日本大百科全書(ニッポニカ) 「臭鼻症」の意味・わかりやすい解説
臭鼻症
しゅうびしょう
悪臭を伴う萎縮(いしゅく)性鼻炎で、鼻粘膜および鼻甲介の骨質が萎縮して鼻腔(びくう)が非常に広くなり、灰黄色の厚い痂皮(かひ)(かさぶた)が粘膜の上に付着し、嫌な悪臭を発する。鼻の梅毒や結核でもよく似た症状を呈することがあるが、臭鼻症では梅毒や結核とは異なり、潰瘍(かいよう)や壊死(えし)を伴うことがないのが特徴の一つでもある。統計的には10歳代で発病することがもっとも多く、40歳以降で初発することは非常に少ない。比較的女性に多い。

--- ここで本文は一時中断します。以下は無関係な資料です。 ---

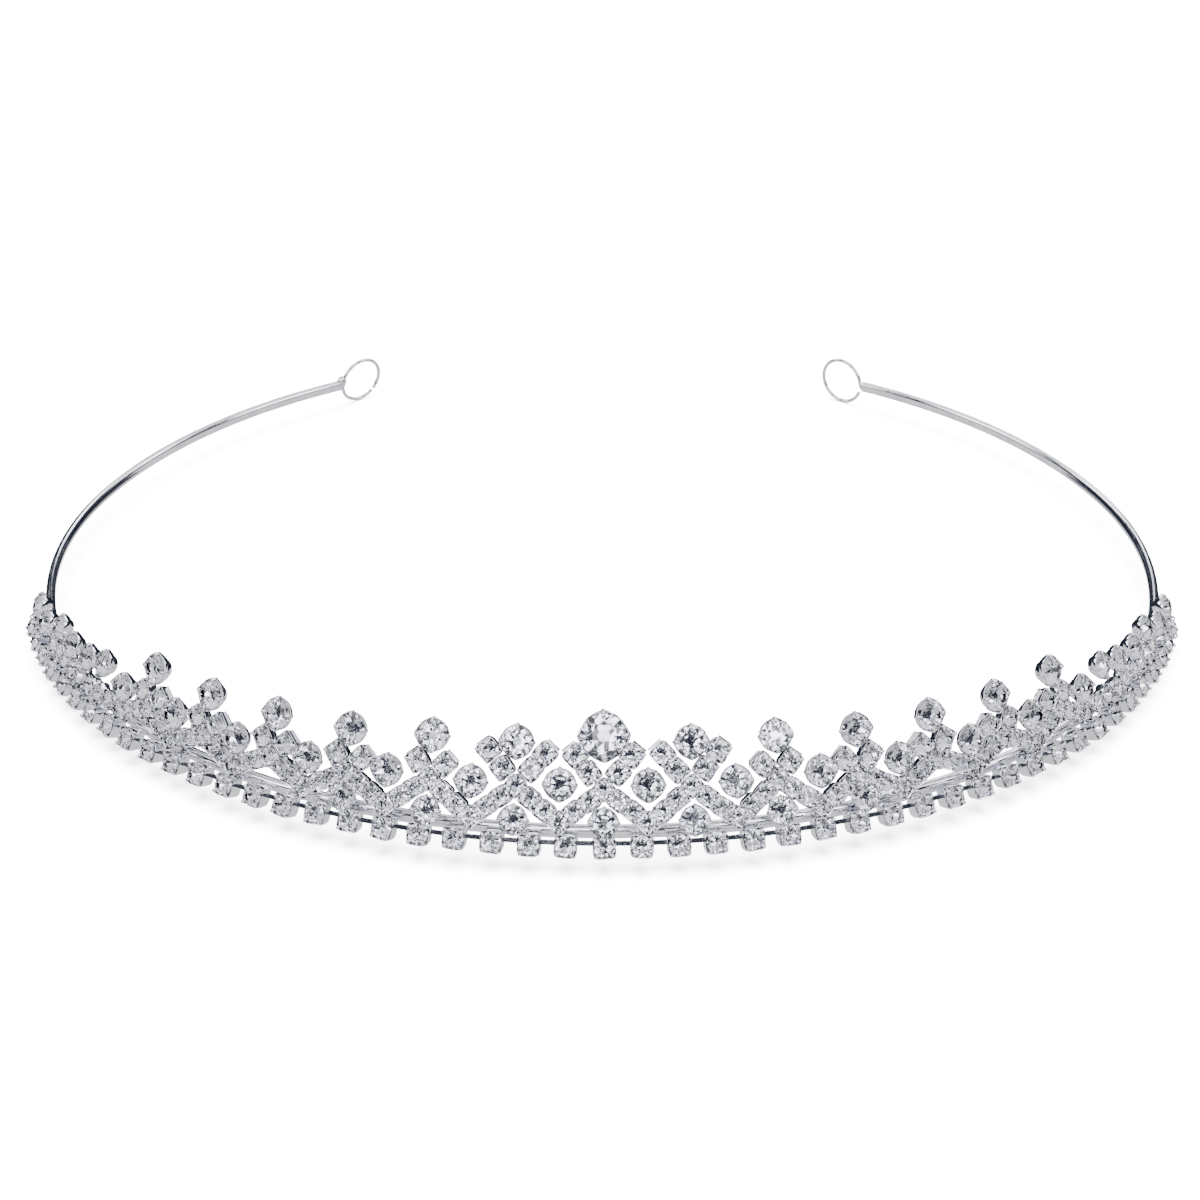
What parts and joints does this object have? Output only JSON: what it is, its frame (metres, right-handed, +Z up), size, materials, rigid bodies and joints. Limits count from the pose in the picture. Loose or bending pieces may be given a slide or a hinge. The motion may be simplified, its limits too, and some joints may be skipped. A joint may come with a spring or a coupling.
{
  "type": "bridal tiara",
  "caption": "Slim bridal tiara: a plated oval-wire headband with hairgrip loops, a base row of square cups, and a lattice of claw-set round crystals graduated from the centre.",
  "frame": {"origin": "middle of the bottom of the whole tiara's box, as it stands on the base row and the two loops", "axes": "+X along the widest part of the band, to the wearer's left when worn; +Z up, square to the band's plane; the stones face -Y and the open side of the band is at +Y"},
  "size_m": [0.1446, 0.1342, 0.0161],
  "materials": {
    "band_plating": "bright silver-coloured plating on the band and loops",
    "chain_plating": "bright silver-coloured plating on the cup chain",
    "setting_plating": "bright silver-coloured plating on the claw settings",
    "crystal": "clear foil-backed cut glass"
  },
  "bodies": {
    "root": {"base_cup_chain": "chain_plating", "centre_lattice": "chain_plating", "centre_peak_setting": "setting_plating", "centre_peak_stone": "crystal", "headband": "band_plating", "left_end_chain": "chain_plating", "left_end_ring": "band_plating", "left_end_stone_1": "setting_plating", "left_end_stone_2": "setting_plating", "left_end_stone_3": "setting_plating", "left_end_stone_4": "setting_plating", "left_end_stone_5": "setting_plating", "left_end_stone_6": "setting_plating", "left_lattice_1": "chain_plating", "left_lattice_2": "chain_plating", "left_lattice_3": "chain_plating", "left_lattice_4": "chain_plating", "left_lattice_5": "chain_plating", "left_lattice_6": "chain_plating", "left_peak_stone_1": "setting_plating", "left_peak_stone_2": "setting_plating", "left_peak_stone_3": "setting_plating", "left_peak_stone_4": "setting_plating", "left_peak_stone_5": "setting_plating", "left_peak_stone_6": "setting_plating", "left_valley_stone_1": "setting_plating", "left_valley_stone_2": "setting_plating", "left_valley_stone_3": "setting_plating", "left_valley_stone_4": "setting_plating", "left_valley_stone_5": "setting_plating", "left_valley_stone_6": "setting_plating", "left_valley_stone_7": "setting_plating", "right_end_chain": "chain_plating", "right_end_ring": "band_plating", "right_end_stone_1": "setting_plating", "right_end_stone_2": "setting_plating", "right_end_stone_3": "setting_plating", "right_end_stone_4": "setting_plating", "right_end_stone_5": "setting_plating", "right_end_stone_6": "setting_plating", "right_lattice_1": "chain_plating", "right_lattice_2": "chain_plating", "right_lattice_3": "chain_plating", "right_lattice_4": "chain_plating", "right_lattice_5": "chain_plating", "right_lattice_6": "chain_plating", "right_peak_stone_1": "setting_plating", "right_peak_stone_2": "setting_plating", "right_peak_stone_3": "setting_plating", "right_peak_stone_4": "setting_plating", "right_peak_stone_5": "setting_plating", "right_peak_stone_6": "setting_plating", "right_valley_stone_1": "setting_plating", "right_valley_stone_2": "setting_plating", "right_valley_stone_3": "setting_plating", "right_valley_stone_4": "setting_plating", "right_valley_stone_5": "setting_plating", "right_valley_stone_6": "setting_plating", "right_valley_stone_7": "setting_plating"}
  },
  "joints": []
}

原因については多くの説がある。すなわち、遺伝、体質、ビタミン(とくにA、C、Dなど)の欠乏、内分泌障害、細菌感染、自律神経障害、免疫異常などが関係するという。シェーグレン症候群の一分症としておこることもある。しかし、決定的な原因はまだ明らかではなく、これらの因子が重複して発病するという考えもある。したがって、治療についても絶対的なものはなく、保存的対症療法が主で、鼻腔内を清潔にして低下した粘膜機能の回復を図るのがよいとされている。ときには鼻腔を狭くするために手術を行うこともある。